Thinking about ethos, pathos, and logos, I'm not seeing a lot of logos in the image. But ethos and pathos, certainly. Ethos, being the image's appeal to the audience's trust in the people involved, is the biggest thing present in the image: the whole thing is designed to make us want to see him, the man with the blue eyes, perform. His confident expression tells us he's sure of his own ability to entertain us. He's young and handsome, and intriguing. The ethos of the image is drawing us to attend, to see this man in action, to be entertained.

 

The pathos is a little subtler. There's the attractiveness of the man, sure, but there's also the drama of the whole image. The black and white of everything, including the man's skin, makes the blue of his eyes pop—it gives the viewer an emotional reaction of disquiet, but also of interest. That's the emotional appeal of a magic show, all wrapped up in this image: mystery, the desire to be tricked. It's weird, it's interesting, and it's likely to grab our attention.

 

I also don't want to forget, though, the whole background to this image. It's a religious show being advertised as a magic show, although it also does contain some actual illusion. The purpose behind the image's attempt to get students to attend the show, then, is actually a proselytizing purpose. They want to convert students to Christianity.

 

Ok, I feel like I've got some useful ideas floating around now. I can definitely use this.

 

Key Points.

 

When writing an essay, getting started is the most important step. This is where you get a clear sense of what direction to go in, and if you set out on the right track, you'll find it easier to stay focused.

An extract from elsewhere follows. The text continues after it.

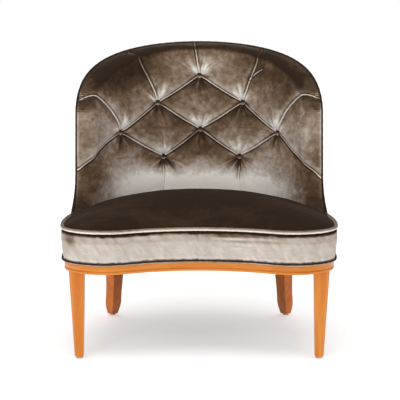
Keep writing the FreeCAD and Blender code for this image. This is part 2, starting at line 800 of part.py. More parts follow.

The steps of getting started are:

  1. Figuring out what to write about , where you get familiar with the prompt and what form your essay is going to take;
  2. Gathering information , where you research and choose a topic; and
  3. Brainstorming , where you do some exploration, figure out what ideas are in your head, and start to organize them.

From here, the next step is to unite your essay under a central idea that you can communicate clearly to a reader—in other words, the next step is Outlining.